The Constitution of Japan was enacted in accordance with the amendment procedures stipulated by the Imperial Constitution of Japan. Proposed constitutional amendment, which was passed by the Council was submitted to the 90th Extraordinary Session of the Imperial Diet in June, the 21st year of Showa (1946). After having been amended by House of Peers and House of Representatives, the Imperial Diet passed the Constitution of Japan on October 7 of the same year. Following the approval by the Council on October 29, the Constitution of Japan was promulgated on November3 of the same year. The Constitution of Japan was enforced on May 3,the 22nd year of Showa (1947). It makes the Emperor the symbol of state and has basic principles of sovereign power resides with the people,respect for fundamental human right and pacifism as well as establishment of separation of three powers.

Imperial rescript for drafting of the constitution

In September in the 9th year of Meiji(1876), the emperor issued an Imperial Edict instructing the Genroin (Chamber of Elders), which had been instituted in the previous year, to draft the national constitution. The Imperial Edict evidenced the desire of the Meiji government to enact a constitution at a comparatively early date. The movement for freedom and popular rights was burgeoning, after petition had been made for immediate establishment of representative government in the 7th year of Meiji(1874). The Genroin set up a committee for deliberation on the subject, and submitted a draft entitled "Proposal for the Constitution of Japan" in the 13rd year of Meiji(1880). This draft, however, was not adopted as the actual blueprint, on the grounds that it was not sufficiently in conformance with the national polity. The government instead decided to make full preparations for enactment of the constitution upon issuance of the imperial rescript for establishment of the National Diet in the 14th year of Meiji(1881). "Kobun Fuzoku no Zu" (Picutures and charts affiliated with Kobun Roku )containing this illustration were designated an as National Important Cultural Properties of Japan in the 10th year of Heisei(1998) together with "Kobunroku" (Compiled Records of the Grand Council of State).

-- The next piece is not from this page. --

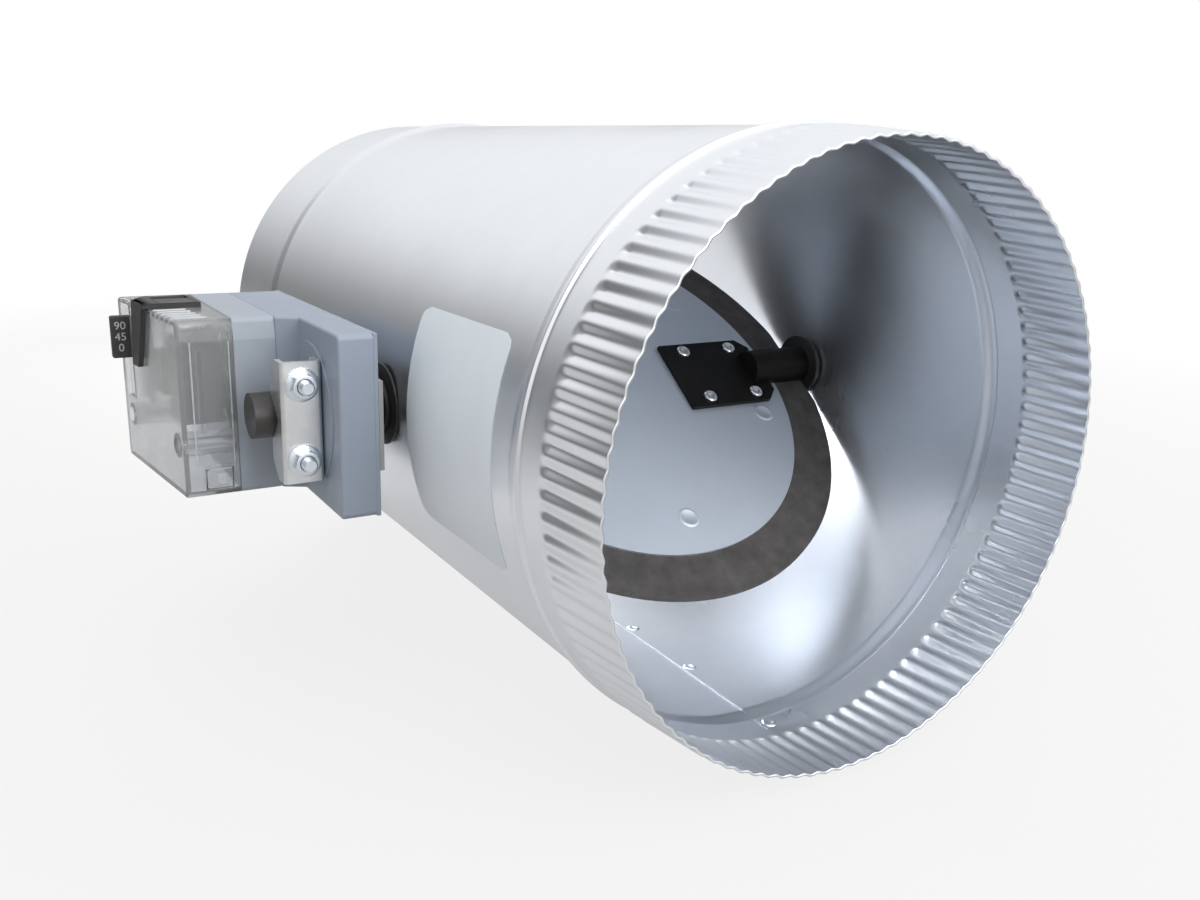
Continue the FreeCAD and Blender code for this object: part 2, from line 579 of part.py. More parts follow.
def middle_housing():
    """Ring between gear case and cover; its deck carries the circuit board and the screw bosses."""
    block = rounded("middle_corners", upper_block("middle_block", "case_rear", "middle_outer"),
                    size("case_round"), runs_out)
    hollow = out_slab("middle_room", "case_rear - 1", "middle_outer - case_wall",
                      ("upper_front + case_wall", "case_back - case_wall"),
                      ("-case_half + case_wall", "case_half - case_wall"))
    shell = cut("middle_shell", block, [hollow])
    additions = screw_columns("middle_boss", "screw_column_radius", "case_rear", "middle_outer")
    additions += board_posts("board_post", "board_post_radius", "middle_outer - 1", "board_inner")
    additions += board_posts("board_pin", "board_pin_radius", "middle_outer - 1", "board_outer + 0.6")
    holes = screw_columns("middle_screw_hole", "cover_screw_radius + running_gap", "case_rear + 2",
                          "middle_outer + 1")
    holes.append(rod("inlet_hole", "y", "grommet_radius + running_gap", "10",
                     ("-case_rear - grommet_radius - 1", "case_back - 5", "grommet_height")))
    sub_part("middle_housing", cut("middle_finish", join("middle_body", [shell] + additions), holes))


def clear_cover():
    """Clear cover with a sloping face, screw columns, windows for lever and cap and a raised frame."""
    block = meet("cover_square", [upper_block("cover_block", "middle_outer", "cover_outer"),
                                  sloped_block("cover_wedge", ("middle_outer", "middle_outer"), "0",
                                               ("upper_front", "case_back"), ("-case_half", "case_half"))])
    block = rounded("cover_corners", block, size("case_round"), runs_out)
    block = rounded("cover_edges", block, size("face_round"),
                    lambda box: box.XMax < -size("cover_front_outer") + 0.01)
    hollow = sloped_block("cover_room", ("middle_outer - 1", "middle_outer - 1"), "-cover_wall",
                          ("upper_front + cover_wall", "case_back - cover_wall"),
                          ("-case_half + cover_wall", "case_half - cover_wall"))
    columns = screw_columns("cover_column", "screw_column_radius", "middle_outer", "cover_outer + 1")
    additions = [meet("cover_columns", [block, join("cover_column_pair", columns)])]
    frame_out = "middle_outer + cover_wall"
    frame_low = "-case_half + cover_wall"
    frame = cut("cover_frame", out_slab("frame_outside", frame_out, frame_out + " + frame_width",
                                        ("upper_front - frame_rise", "upper_front + 0.5"),
                                        (frame_low, frame_low + " + frame_height")),
                [out_slab("frame_inside", frame_out + " + 1", frame_out + " + frame_width - 1",
                          ("upper_front - 1", "upper_front"),
                          (frame_low + " + 1", frame_low + " + frame_height - 1"))])
    rib = out_slab("cover_rib", frame_out + " + frame_width - 1", frame_out + " + frame_width + 0.5",
                   ("upper_front + 1", "upper_front + 2 * cover_wall"),
                   ("-screw_column_drop + 5", "case_half - 11"))
    shell = join("cover_shell", [cut("cover_hollow", block, [hollow]), frame, rib] + additions)
    holes = screw_columns("cover_screw_hole", "cover_screw_radius + running_gap", "middle_outer - 1",
                          "cover_outer + 1")
    holes += screw_columns("cover_head_seat", "cover_screw_head_radius + 2 * running_gap",
                           "screw_face - cover_screw_head_height - cover_screw_sink", "cover_outer + 1")
    holes.append(out_slab("lever_window", "lever_face - cover_wall - 1", "cover_outer + 1",
                          ("window_front", "window_back"), ("slot_bottom", "slot_top")))
    holes.append(out_slab("cap_slot", "guide_outer - cap_gauge - running_gap", "guide_outer + running_gap",
                          ("lever_y + lever_gauge - running_gap", "window_back + running_gap"),
                          ("case_half - cover_wall - 1", "case_half + 1")))
    sub_part("clear_cover", cut("cover_finish", shell, holes))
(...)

Imperial Rescript on Establishment of the National Diet

Imperial Edict issued following political disturbance of 1881. The Rescript called for establishment of National Diet in the 23rd year of Meiji(1890), promulgation of a scheme of Diet organization and authority to be drawn up by government bureaucrats and examined and decided by the Emperor, and other matters.

Imperial Rescript on Establishment of Constitutional Regime

An Imperial Edict issued in April in the 8th year of Meiji(1875). The Imperial Edict envisions establishment of Genroin(Chambers of Elders) as legislative organ, Supreme Court as judicial organ, local administrator council assuming a lower house of the legislative organ, and gradual shift to constitutional polity. "Kobun Fuzoku no Zu" (Picutures and charts affiliated with Kobun Roku )containing this illustration were designated an as National Important Cultural Properties of Japan in the 10th year of Heisei(1998) together with "Kobunroku" (Compiled Records of the Grand Council of State).

A Petition for Establishing a Popularly-Elected Chamber

This is a petition to institute a Diet submitted to government in 1874 by Itagaki Taisuke and 7 other persons. Eight persons including Itagaki Taisuke, Goto Shojiro, Eto Shimpei and Soejima Taneomi, who resigned from government posts at end of 1873 after being defeated in debate over whether Japan should send punitive expedition to Korea, submitted a petition establishing a popularly-elected chamber to the legislative department of Grand Council of State. Petition advocated abolition of autocracy by bureaucrats and establishing a popularly-elected chamber to promptly set a stage to debate State affairs. This petition was carried in newspapers, triggering debates as to when a parliament should be established. It greatly influenced the freedom and people’s rights movement later.